アカデミー賞の仕組みを当時は知らなかったのだが、その年、ディカプリオはノミネートされていなかった

家族に訝しがられながらホテルのTVで授賞式の放送にチャンネルをあわせ、今か今かと待ち構えたものの、ディカプリオが現れることは結局一度もなかった。とにかくがっかりした。

せっかくニューヨークに来たのに。こうなったら何が何でも例のDVD(当時はVHSだったか?)は入手しなくては、と決意を固めた。

翌日、私は両親に、欲しいDVDがあると打ち明けた。映画のタイトルもジャケットも、ぱっと見ヤバくないのがありがたかった。本屋やDVDが売ってそうな店があれば立ち寄ってくれたが、目当てのブツは見つからなかった。
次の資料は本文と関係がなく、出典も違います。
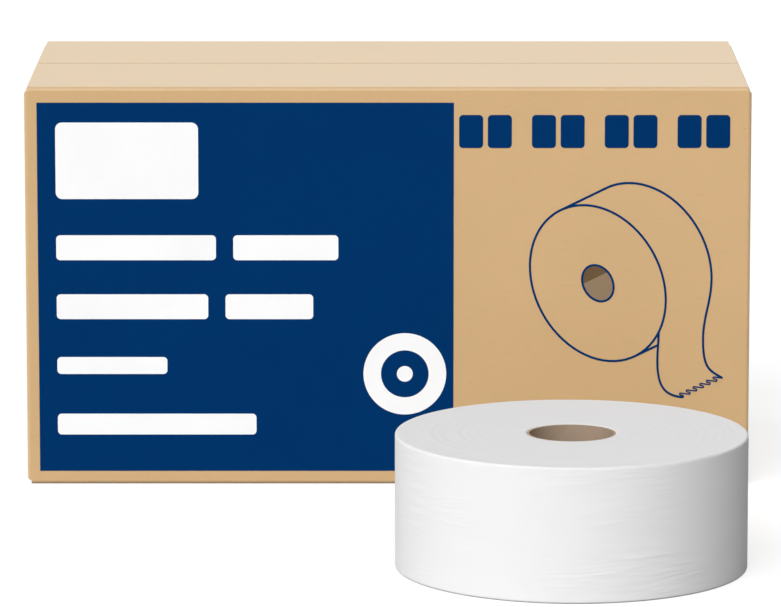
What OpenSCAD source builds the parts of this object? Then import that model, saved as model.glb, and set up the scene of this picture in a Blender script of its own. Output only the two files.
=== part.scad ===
// Pack of jumbo toilet rolls: a glued corrugated carton, and one roll of its kind
// that stands on the same floor in front of it.
// Millimetres, +Z up. The origin is on the floor, at the centre of the whole footprint.
// The carton's printed face looks along -Y.

/* [Carton] */
// Width of the carton, along X
carton_w = 545; // [460:5:640]
// Depth of the carton, along Y
carton_d = 270; // [200:2:340]
// Height of the carton
carton_h = 303; // [290:1:380]
// Thickness of the corrugated board
board_t = 3; // [2:0.5:4]
// Outer radius of the folds between panels
fold_r = 3; // [2:0.5:4]
// Gap left where the two outer flaps meet
seam_gap = 1.6; // [0.8:0.2:3]
// Thickness of the paper liner on each side of the flutes
liner_t = 0.5; // [0.3:0.1:0.8]
// Depth of the open flute seen at a cut end of the board
flute_depth = 4; // [2:0.5:8]
// Gap beside the cut edge at the glued corner of the wrap
joint_gap = 1.2; // [0.6:0.2:2]

/* [Printed field] */
// Thickness of the ink layer
ink_t = 0.2; // [0.1:0.05:0.4]
// Bare board left of the printed field
field_left = 9.5; // [4:0.5:20]
// Bare board above the printed field
field_top = 11.7; // [4:0.1:14]
// Bare board below the printed field
field_bottom = 10.3; // [4:0.1:14]
// Bare board right of the printed field
bare_w = 223; // [200:1:240]
// Bare margin inside the field, left of the marks
mark_left = 13.8; // [8:0.2:20]

/* [Marks on the field] */
// Width of the blank name plate
plate_w = 107; // [80:1:130]
// Height of the blank name plate
plate_h = 58; // [40:1:62]
// Top of the name plate below the top of the field
plate_drop = 15; // [10:1:24]
// Corner radius of the name plate
plate_r = 5; // [2:0.5:8]
// Height of a bold word bar
bold_h = 19; // [14:0.5:22]
// Height of a light word bar
light_h = 13; // [8:0.5:16]
// Height of the word bar in the last row
last_h = 16; // [8:0.5:22]
// Corner radius of every word bar
bar_r = 3; // [1:0.25:3.5]
// Space between two word bars in a row
word_gap = 13; // [6:0.5:20]
// Word widths in the first heading row
heading_row_1 = [120, 79]; // [60:1:130]
// Word widths in the second heading row
heading_row_2 = [114, 66]; // [50:1:130]
// Word width in the light row
light_row = [83]; // [40:1:140]
// Word width in the last row
last_row = [150]; // [60:1:180]
// Centre of the first heading row below the top of the field
heading_drop = 110; // [104:1:116]
// Centre of the last row above the bottom of the field
last_rise = 36; // [20:1:60]

/* [Round badge] */
// Diameter of the white disc
badge_d = 62.4; // [40:0.2:68]
// Centre of the disc left of the right edge of the field
badge_right = 36.7; // [34:0.1:50]
// Centre of the disc above the bottom edge of the field
badge_rise = 74.6; // [50:0.2:110]
// Outer diameter of the ring mark on the disc
ring_d = 36; // [16:1:38]
// Inner diameter of the ring mark
ring_bore_d = 12; // [6:1:14]

/* [Marks on the bare board] */
// Number of block pairs in the row at the upper right
code_count = 4; // [2:1:4]
// Width of one block
code_w = 18; // [10:0.5:20]
// Height of one block
code_h = 25; // [10:0.5:26]
// Space between the two blocks of a pair
code_gap = 3.5; // [2:0.5:6]
// Bare board between the printed field and the row
code_left = 3.9; // [2:0.1:8]
// Bare board between the row and the right edge of the carton
code_right = 16; // [6:0.5:18]
// Centre of the row below the top of the carton
code_drop = 33.5; // [18:0.5:40]

/* [Line figure of a roll] */
// Width of the drawn line
line_w = 1.7; // [1:0.1:2.6]
// Long half axis of the drawn end face
figure_a = 62.5; // [40:0.5:66]
// Short half axis of the drawn end face
figure_b = 47.5; // [30:0.5:52]
// Lean of the long axis away from upright, in degrees
figure_lean = 28; // [15:1:35]
// Share of the end face taken by the drawn core
figure_core_share = 0.232; // [0.15:0.01:0.35]
// Lower edge of the shade in the drawn core, above its centre
shade_rise = 5; // [-4:0.5:5]
// Drawn depth of the roll, as steps to the right and up
figure_depth = [34.3, 16.8]; // [10:0.1:40]
// Centre of the end face left of the right edge of the carton
figure_right = 114.5; // [108:0.5:120]
// Centre of the end face below the top of the carton
figure_drop = 148.8; // [140:0.1:156]
// Angle around the end face past its rightmost point where the drawn sheet leaves it
sheet_lap_angle = 26; // [18:1:34]
// Height that the drawn sheet hangs before it swings out
sheet_drop = 46; // [40:1:50]
// Distance that the drawn sheet swings in as it hangs
sheet_pull = 6; // [3:0.5:8]
// Distance that the drawn sheet swings out below its hang
sheet_swing = 15; // [8:0.5:18]
// Height of the swing, down to the torn edge
sheet_tail = 30; // [20:0.5:32]
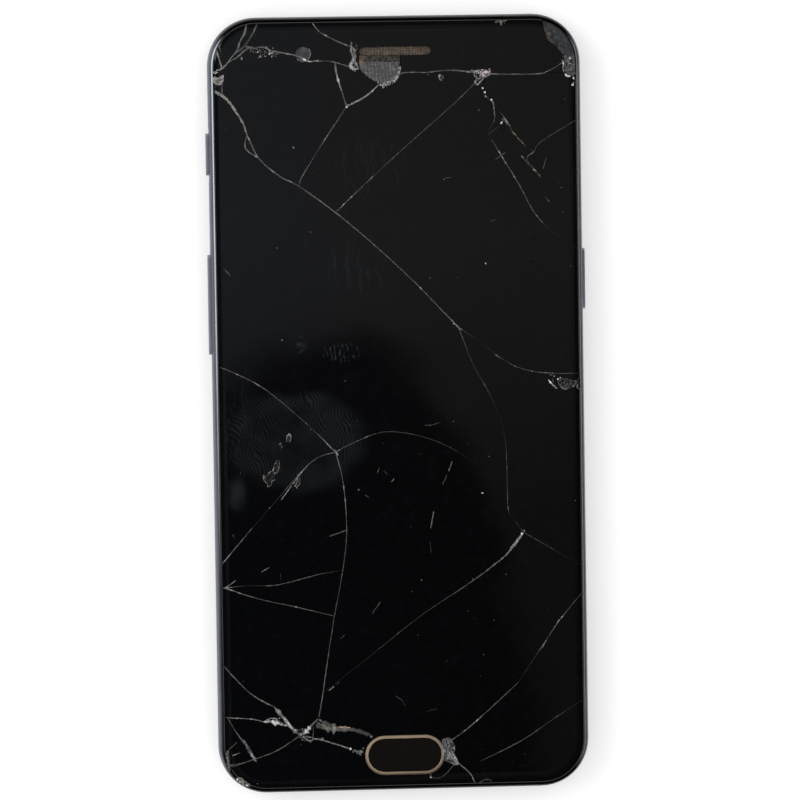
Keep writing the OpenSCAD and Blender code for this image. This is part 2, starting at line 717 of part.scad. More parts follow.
module alert_switch() {
    color([0.6, 0.6, 0.58]) mirror([1, 0, 0])
        block([half_w - power_switch_in - 1.4, slider_y - 5.2, key_z - 1.1],
              [half_w - power_switch_in, slider_y + 5.2, key_z + 1.1]);
}

// ---------------------------------------------------------------- SIM tray
sim_card = [12.3, 8.8];
module sim_tray() {
    tray_x0 = half_w - sim_depth;
    window_x = tray_x0 + 1.4;
    color([0.36, 0.38, 0.44]) difference() {
        union() {
            intersection() {
                outer_body();
                along_x(moved(stadium_points(sim_face_len, sim_face_h), [sim_y, sim_z]),
                        half_w - sim_face_t, half_w + past);
            }
            block([tray_x0, sim_y - sim_plate_w / 2, sim_z - sim_plate_t / 2],
                  [half_w - sim_face_t + 0.2, sim_y + sim_plate_w / 2, sim_z + sim_plate_t / 2]);
        }
        // seat of the card and the window under it
        block([window_x, sim_y - sim_card[1] / 2, sim_z - 0.2],
              [window_x + sim_card[0], sim_y + sim_card[1] / 2, sim_z + past]);
        block([window_x + 1, sim_y - sim_card[1] / 2 + 1, sim_z - past],
              [window_x + sim_card[0] - 1, sim_y + sim_card[1] / 2 - 1, sim_z]);
        translate([half_w - sim_face_t - past, eject_y, sim_z]) rotate([0, 90, 0])
            cylinder(r = eject_r, h = sim_face_t + 2 * past);
    }
}

reader_play = 0.15;
module sim_reader() {
    x0 = half_w - sim_depth - 0.9;
    x1 = half_w - wall_t - pocket_d;
    wide = sim_plate_w / 2 + reader_play;
    z0 = sim_z - sim_plate_t / 2 - reader_play;
    z1 = sim_z + sim_plate_t / 2 + reader_play;
    color([0.7, 0.7, 0.68]) difference() {
        block([x0, sim_y - wide - 0.3, board_top], [x1, sim_y + wide + 0.3, z1 + 0.25]);
        block([x0 + 0.4, sim_y - wide, z0], [x1 + past, sim_y + wide, z1]);
    }
}

// Rod beside the reader that a pin through the tray's face pushes in
module eject_rod() {
    x0 = half_w - sim_depth - 0.2;
    y0 = sim_y + sim_plate_w / 2 + reader_play + 0.5;
    color([0.65, 0.65, 0.63])
        block([x0, y0, sim_z - 0.4], [half_w - wall_t - 0.5, y0 + 0.9, sim_z + 0.4]);
}

// ---------------------------------------------------------------- boards
module screw_holes_in_board() {
    for (p = board_screw_places)
        translate([p[0], p[1], board_z - past]) cylinder(r = 0.8, h = board_t + 2 * past);
}

module main_board() {
    color([0.05, 0.22, 0.16]) difference() {
        union() {
            plate(moved(round_rect_points(2 * board_x, main_y1 - main_y0, board_corner),
                        [0, (main_y0 + main_y1) / 2]), board_z, board_top);
            // flash diode over its lens
            block([-1.2, flash_y - 1.2, back_t + 0.05], [1.2, flash_y + 1.2, board_z + 0.1]);
        }
        block([-7, camera_y - 6, board_z - past], [7, half_l, board_top + past]);
        screw_holes_in_board();
    }
}

module shield_cans() {
    can_z = ledge_z - 1.15;
    color([0.72, 0.72, 0.7]) {
        block([-board_x + 1, main_y0 + 6, board_top], [-12, main_y0 + 24, can_z]);
        block([-board_x + 1, main_y0 + 26, board_top], [-12, half_l - 14, can_z]);
        block([-7, main_y0 + 3, board_top], [7, main_y0 + 19, can_z]);
        block([12, half_l - 24, board_top], [board_x - 1, half_l - 12, can_z]);
    }
}

module lower_board() {
    color([0.05, 0.22, 0.16]) difference() {
        block([-board_x, lower_y0, board_z], [speaker_x0 - 0.6, lower_y1, board_top]);
        block([-jack_x - jack_w / 2 - 0.2, lower_y0 - past, board_z - past],
              [-jack_x + jack_w / 2 + 0.2, -half_l + jack_nose_in + jack_depth + 1.4,
               board_top + past]);
        block([-usb_len / 2 - 0.6, lower_y0 - past, board_z - past],
              [usb_len / 2 + 0.6, -half_l + usb_back_in + 0.2, board_top + past]);
    }
}

module battery() {
    color([0.12, 0.12, 0.13]) {
        plate(moved(round_rect_points(2 * battery_x, battery_y1 - battery_y0 - 3, 1.5),
                    [0, (battery_y0 + battery_y1 - 3) / 2]), back_t + 0.1, battery_z1);
        // protection circuit under its wrap at the upper end
        block([-battery_x + 2, battery_y1 - 3.1, back_t + 0.6],
              [battery_x - 2, battery_y1, battery_z1 - 0.8]);
    }
}

// A flat flex that runs along Y at a height, then drops at its two ends onto connectors
flex_t = 0.12;
flex_drop_z = board_top + 0.8;
module flex_end(x0, x1, y, dir, z1) {
    near = y + dir * flex_t;
    far = y + dir * 4;
    block([x0, min(y, near), flex_drop_z], [x1, max(y, near), z1]);
    block([x0, min(y, far), flex_drop_z], [x1, max(y, far), flex_drop_z + flex_t]);
    block([x0 + 0.5, min(y + dir * 1.6, far), board_top],
          [x1 - 0.5, max(y + dir * 1.6, far), flex_drop_z + eps]);
}

module battery_flex() {
    y = battery_y1 + 0.4;
    color([0.45, 0.25, 0.1]) {
        block([-18, battery_y1 - 5, battery_z1], [-12, y + flex_t, battery_z1 + flex_t]);
        flex_end(-18, -12, y, 1, battery_z1 + flex_t);
    }
}

module main_flex() {
    z = battery_z1 + 0.14;
    y0 = battery_y0 - 0.6;
    y1 = battery_y1 + 0.4;
    color([0.45, 0.25, 0.1]) {
        block([-4, y0 - flex_t, z], [4, y1 + flex_t, z + flex_t]);
        flex_end(-4, 4, y1, 1, z + flex_t);
        flex_end(-4, 4, y0, -1, z + flex_t);
    }
}

module display_flex() {
    color([0.45, 0.25, 0.1]) {
        block([flex_slot[0], flex_slot_y, plate_z],
              [flex_slot[1], flex_slot_y + 4, plate_z + screen_play]);
        flex_end(flex_slot[0], flex_slot[1], flex_slot_y, 1, plate_z + screen_play);
    }
}

coax_r = 0.35;
module coax_cable() {
    x = battery_x + 0.75;
    z = board_top + coax_r + 0.05;
    y0 = lower_y1 - 1;
    y1 = main_y0 + 5.5;
    color([0.1, 0.1, 0.1]) {
        rod_y(coax_r, x, z, y0, y1);
        translate([x, y1, board_top]) cylinder(r = 1, h = 1);
        translate([x, y0, board_top]) cylinder(r = 1, h = 1);
        // lead from the lower plug to the edge of the lower board
        translate([x, y0, z]) rotate([0, -90, 0]) cylinder(r = coax_r, h = 3);
    }
}

// ---------------------------------------------------------------- bottom edge parts
module usb_socket() {
    len = usb_len + 2 * usb_shell_t;
    high = usb_h + 2 * usb_shell_t;
    y0 = -half_l + usb_front_in;
    y1 = -half_l + usb_back_in;
    color([0.62, 0.62, 0.62]) {
        difference() {
            along_y(moved(stadium_points(len, high), [0, port_z]), y0, y1);
            along_y(moved(stadium_points(usb_len, usb_h), [0, port_z]), y0 - past, y1 - 0.8);
        }
        // tongue with its contacts
        block([-3.3, y0 + 0.9, port_z - 0.35], [3.3, y1 - 0.4, port_z + 0.35]);
    }
}

jack_w = 6;
jack_top = port_z + jack_r + 0.3;
module headphone_jack() {
    y0 = -half_l + jack_nose_in;
    color([0.1, 0.1, 0.1]) difference() {
        union() {
            rod_y(jack_nose_r, -jack_x, port_z, y0, -half_l + jack_body_in + 1);
            block([-jack_x - jack_w / 2, -half_l + jack_body_in, port_z - jack_r - 0.3],
                  [-jack_x + jack_w / 2, y0 + jack_depth + 1, jack_top]);
        }
        rod_y(jack_r, -jack_x, port_z, y0 - past, y0 + jack_depth);
    }
}

speaker_up = 4.6;
speaker_y0 = -half_l + speaker_up;
speaker_z = 1.5;
speaker_end = min(speaker_x1, battery_x, room_x(speaker_up, speaker_z) - 0.25);
speaker_y1 = -half_l + 19.6;
module loudspeaker() {
    color([0.15, 0.15, 0.16]) {
        block([speaker_x0, speaker_y0, speaker_z], [speaker_end, speaker_y1, ledge_z - 0.2]);
        // nozzle to the grille
        block([nozzle_x[0], -half_l + 3.5, port_z - nozzle_h / 2],
              [nozzle_x[1], speaker_y0 + eps, port_z + nozzle_h / 2]);
    }
}

module speaker_mesh() {
    color([0.25, 0.25, 0.25])
        block([nozzle_x[0], -half_l + 3.3, port_z - nozzle_h / 2],
              [nozzle_x[1], -half_l + 3.5, port_z + nozzle_h / 2]);
}

module microphone() {
    color([0.75, 0.7, 0.5])
        block([mic_x - 1.6, lower_y0 + 0.1, board_top], [mic_x + 1.6, lower_y0 + 2.6, board_top + 1]);
}

motor_r = 4.2;
module vibration_motor() {
    color([0.7, 0.7, 0.7])
        translate([battery_x - motor_r - 1.3, lower_y1 - motor_r, 1.2]) cylinder(r = motor_r, h = 3);
}

module bottom_screws() {
    color([0.3, 0.3, 0.32]) for (s = [-1, 1]) difference() {
        union() {
            rod_y(0.9, s * bottom_screw_x, port_z, -half_l + bottom_head_in,
                  -half_l + bottom_head_in + 0.55);
            rod_y(screw_r, s * bottom_screw_x, port_z, -half_l + bottom_head_in + 0.5,
                  tab_y0 + tab_t - 0.2);
        }
        // socket of the driver
        translate([s * bottom_screw_x, -half_l + bottom_head_in + 0.3, port_z]) rotate([90, 0, 0])
            cylinder(r = 0.45, h = 1, $fn = 6);
    }
}

// ---------------------------------------------------------------- upper inside parts
bracket_z = ledge_z - 0.9;
bracket_t = 0.5;
bracket_y0 = half_l - 21;
module antenna_bracket() {
    color([0.1, 0.1, 0.1]) difference() {
        plate(moved(round_rect_points(2 * board_x - 2, main_y1 - bracket_y0 - 0.5, board_corner),
                    [0, (main_y1 - 0.5 + bracket_y0) / 2]), bracket_z, bracket_z + bracket_t);
        block([-front_camera_x - 3.5, ear_y - 3.5, bracket_z - past],
              [-front_camera_x + 3.5, half_l, bracket_z + past]);
        block([-6.6, ear_y - 2.8, bracket_z - past], [6.6, half_l, bracket_z + past]);
        block([prox_x - 2.2, ear_y - 1.2, bracket_z - past],
              [prox_x + 2.2, ear_y + 1.2, bracket_z + past]);
        translate([led_x, ear_y, bracket_z - past]) cylinder(r = 0.95, h = 3);
        for (p = board_screw_places)
            if (p[2]) translate([p[0], p[1], bracket_z - past]) cylinder(r = 0.8, h = 3);
    }
}

module board_screws() {
    color([0.75, 0.75, 0.73]) for (p = board_screw_places) {
        seat_z = p[2] ? bracket_z + bracket_t : board_top;
        translate([p[0], p[1], 0.6]) cylinder(r = screw_r, h = seat_z - 0.6 + 0.1);
        translate([p[0], p[1], seat_z]) cylinder(r = screw_head_r, h = 0.3);
    }
}

module heat_spreader() {
    color([0.2, 0.2, 0.21])
        block([-battery_x + 3, battery_y0 + 6, ledge_z - 0.12],
              [battery_x - 3, bracket_y0 - 3, ledge_z - 0.02]);
}

camera_ring_t = 0.9;
module rear_camera_bezel() {
    color([0.3, 0.31, 0.35]) difference() {
        translate([0, camera_y, 0]) cylinder(r = camera_r, h = back_t);
        translate([0, camera_y, -past]) cylinder(r = camera_r - camera_ring_t, h = 3);
    }
}

module rear_camera_window() {
    color([0.05, 0.06, 0.1])
        translate([0, camera_y, 0.05]) cylinder(r = camera_r - camera_ring_t - 0.03, h = 0.5);
}

module rear_camera_module() {
    color([0.1, 0.1, 0.11]) {
        block([-4.7, camera_y - 4.7, back_t + 0.7], [4.7, camera_y + 4.7, bracket_z - 0.05]);
        translate([0, camera_y, 0.6]) cylinder(r = 3.2, h = 1.5);
    }
}

module flash_lens() {
    color([0.9, 0.88, 0.75])
        translate([0, flash_y, 0]) cylinder(r = 2, h = back_t);
}

cover_glass();
display_panel();
display_gasket();
mid_frame();
earpiece_mesh();
home_ring();
home_cap();
fingerprint_sensor();
front_camera();
proximity_sensor();
status_led();
earpiece_speaker();
alert_slider();
volume_rocker();
power_button();
sim_tray();
alert_switch();
volume_switches();
power_switch();
main_board();
shield_cans();
sim_reader();
eject_rod();
battery();
battery_flex();
lower_board();
usb_socket();
headphone_jack();
loudspeaker();
speaker_mesh();
microphone();
vibration_motor();
main_flex();
display_flex();
coax_cable();
antenna_bracket();
heat_spreader();
board_screws();
bottom_screws();
rear_housing();
antenna_band_top();
antenna_band_bottom();
rear_camera_module();
rear_camera_bezel();
rear_camera_window();
flash_lens();
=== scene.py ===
"""Looks of a slim phone with a shattered cover glass, lying on its back."""

import math
import random

import bmesh
import bpy
from mathutils import Matrix, Vector
from mathutils.geometry import delaunay_2d_cdt


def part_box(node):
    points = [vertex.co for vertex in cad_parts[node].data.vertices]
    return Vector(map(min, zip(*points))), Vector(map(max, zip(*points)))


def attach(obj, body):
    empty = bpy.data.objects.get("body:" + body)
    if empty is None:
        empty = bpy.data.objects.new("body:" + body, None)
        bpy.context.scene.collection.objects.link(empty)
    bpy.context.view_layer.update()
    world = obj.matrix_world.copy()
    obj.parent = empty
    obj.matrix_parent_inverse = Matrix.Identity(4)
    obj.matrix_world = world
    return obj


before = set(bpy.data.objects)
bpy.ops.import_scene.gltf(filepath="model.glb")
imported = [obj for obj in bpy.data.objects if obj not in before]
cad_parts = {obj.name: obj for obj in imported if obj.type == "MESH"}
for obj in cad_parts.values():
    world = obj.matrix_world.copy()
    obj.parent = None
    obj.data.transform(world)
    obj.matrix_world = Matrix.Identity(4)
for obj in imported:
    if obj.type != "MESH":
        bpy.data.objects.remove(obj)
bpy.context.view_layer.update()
random.seed(11)

MM = 0.001
HALF_X, HALF_Y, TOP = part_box("cover_glass")[1]
GLASS_CORNER = 8.54 * MM     # corner radius of the glass seen from the front
EDGE_WIDTH = 2.2 * MM        # curved edge of the glass
EDGE_HEIGHT = 0.4 * MM


def on_glass(x, y):
    """A point given in percent of the glass's half width and half length."""
    return Vector((x * HALF_X / 100, y * HALF_Y / 100))


# ------------------------------------------------------------------ camera, light and floor
VIEW_WIDTH = 158.95 * MM     # what the square picture spans at the height of the glass
DISTANCE = 1.1
YAW = math.radians(4.4)      # the camera stands a little to the left of the phone
PITCH = math.radians(3.6)    # and a little beyond its top
ROLL = math.radians(0.85)
AIM = Vector((0.12 * MM, 0.89 * MM, 6 * MM))
BACK = Vector((-math.sin(YAW), math.sin(PITCH), math.cos(YAW))).normalized()
EYE = AIM + BACK * DISTANCE
SENSOR = 36.0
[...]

父に「なぜ日本で買わない?」と聞かれたが、どうにか言って濁した。

そんなことを繰り返していると、一本の映画を一生懸命探す私を見て、友人一家のお父さんやお母さんまでも一緒に探してくれていることに気がついた。

どんな映画なのか気づかれてしまう。

ここで、「もういいや」と諦めたふりをすればよかったのだが、貴重な品が手に入らないことと、あたおか娘と思われることを天秤にかけて、私はディカプリオへの愛を貫くこと即ち、後者を選択してしまった。

友達の両親に改めて「なんでわざわざアメリカで買うの?」と聞かれた。

私は開き直り、真顔で、

「海外版はモザイクがないんです。私、ディカプリオの…モザイクなしでみたいんです」(キリッ)

と答えた。

一同絶句。

友達のおばさんは、凍ったひどい空気の中で「おじさんのでよかったら、どうぞ!なんてね…」と冗談を飛ばしてくれたが誰も笑わなかった。

こうして私達一行は気まずい空気の中DVDを探し回った。売ってそうな店を全員で捜索したが、結局どこにいっても海外版「太陽と月に背いて」は見つからなかった。

お年頃ということで受け止めてくれたような雰囲気だったが、実際はドン引きしていたのではないかと思う。

そんな中私といえば、目的は達成できなかったが、全力を出した感はあった。恥もプライドも捨ててディカプリオ愛を貫いたことで奇妙に満足していた。

帰国後、一過性の恋のごとく、局部を見たいという衝動はおさまったものの、ヤバめのファンという温度感は続いていた。ちなみに、結局現在まで、、拝んでいない。

その後、ディカプリオは出演する作品でこれまでのアイドル路線(本人が嫌がったと一部で言われていたように)のイケメン役を演じなくなった。

爽やかな青年が顎髭の似合う漢に変身し、だんだんお腹まわりが立派になり、気がついた時にはかなり恰幅の良い中年になっていた。

そうしていつの日かディカプリオの痛いファンだったことは過去になった。

あれから20年以上経った今でも、ディカプリオを見るたび、アカデミー賞授賞式が近づくたび、両親や友人一家に「男の局部が見たくて仕方がない痛い娘」と思われてたいたことを思い出し、いたたまれない気持ちになるのだった。